Multi-million-pound fraud trials are being put in jeopardy by the Ministry of Justice’s cuts to advocates’ fees, the Gazette has learned.
A £200m conspiracy trial at Southwark Crown Court involving alleged ‘rogue bankers’ and a £100m film financing case listed at Birmingham Crown Court face being derailed because of a lack of counsel. These are in addition to a £4.5m fraud trial disrupted at Southwark, reported by the Gazette last week.
Despite contacting hundreds of barristers, including at the Public Defender Service (PDS) and the Northern Irish and Scottish bars, solicitors have been unable to find advocates willing to accept legal aid briefs in the most serious and complex criminal cases since the MoJ implemented 30% fee cuts in December.
The ministry is seeking to fill the gap by increasing the number of advocates employed by the PDS, which currently employs one QC and seven solicitor-advocates. Two more silks will start this month.

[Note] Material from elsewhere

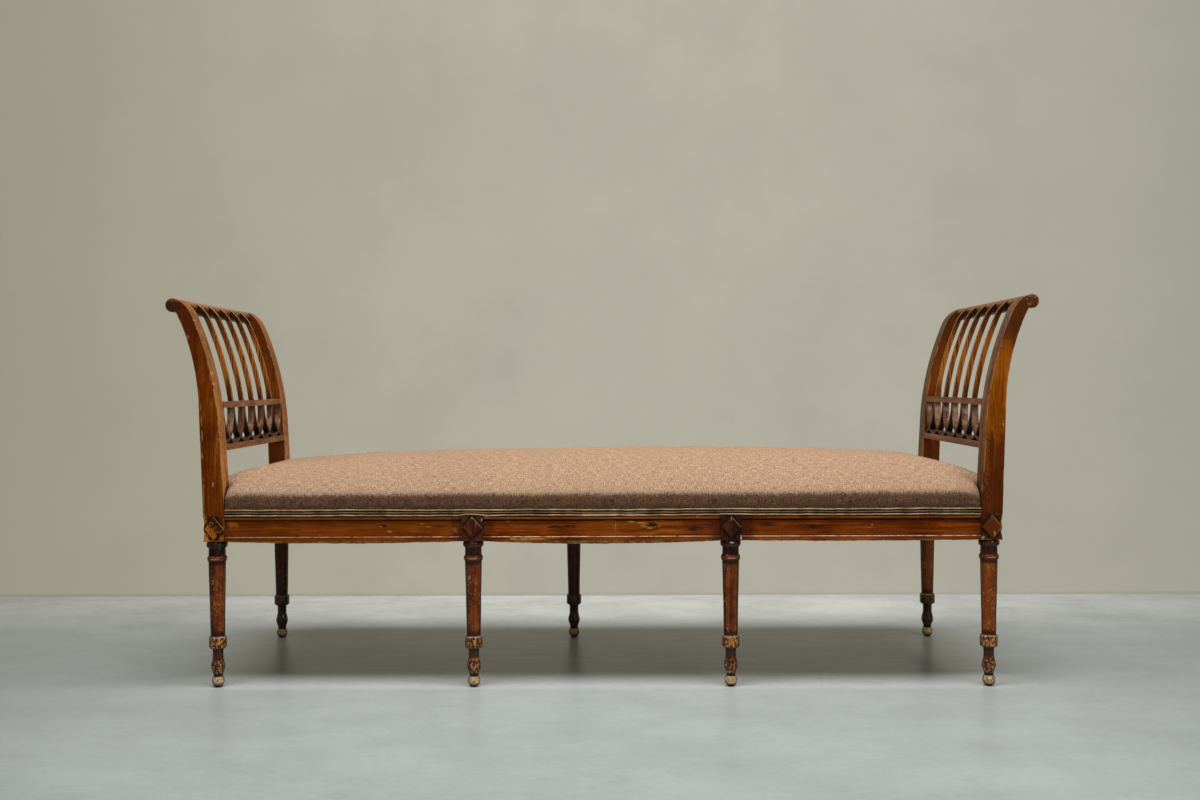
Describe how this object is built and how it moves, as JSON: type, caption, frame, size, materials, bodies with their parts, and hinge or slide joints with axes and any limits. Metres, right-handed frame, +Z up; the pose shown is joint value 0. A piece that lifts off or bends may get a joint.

The Legal Aid Agency (LAA) has sought to downgrade some cases from very high cost cases (VHCCs) to graduated fee cases in a bid to secure advocates, but without success. The LAA denies downgrading the cases because of the boycott, claiming the two cases in question no longer meet the VHCC criteria.
If advocates cannot be found, the courts will have to determine whether the prosecutions should be stayed or the cases should proceed with publicly funded defendants unrepresented.
Ed Smyth, an associate at London firm Sonn Macmillan Walker, who represents defendants in two of the cases, said: ‘It’s in nobody’s interests that the trials go ahead with unrepresented defendants.’
Smyth said: ‘It appears to be an entirely false economy for serious criminal allegations to go unprosecuted simply because the powers that be refuse counsel a sensible fee rate.’
Vice-chairman of the Criminal Bar Association Tony Cross QC said: ‘The CBA warned government that barristers would not do VHCCs at the reduced rates. They didn’t believe us. They do now, which is why their officials are scurrying around trying to find lawyers to fill the void.’
Cross said the result will be that trials do not proceed and justice will not be done. He added: ‘It’s ironic that while the MoJ claim their coffers are empty, they start expanding a failed and flawed PDS.’
An MoJ spokeswoman said: ‘In the current economic climate we could not continue to sustain paying advocates at the old rate but believe that, even after the fee changes, advocates continue to be generously remunerated.’
She said the PDS is recruiting a ‘small number’ of advocates as part of continuous expansion, adding: ‘The LAA is confident of recruiting barristers capable of undertaking VHCC cases. Representation in future VHCC cases could be provided by advocates joining the PDS.’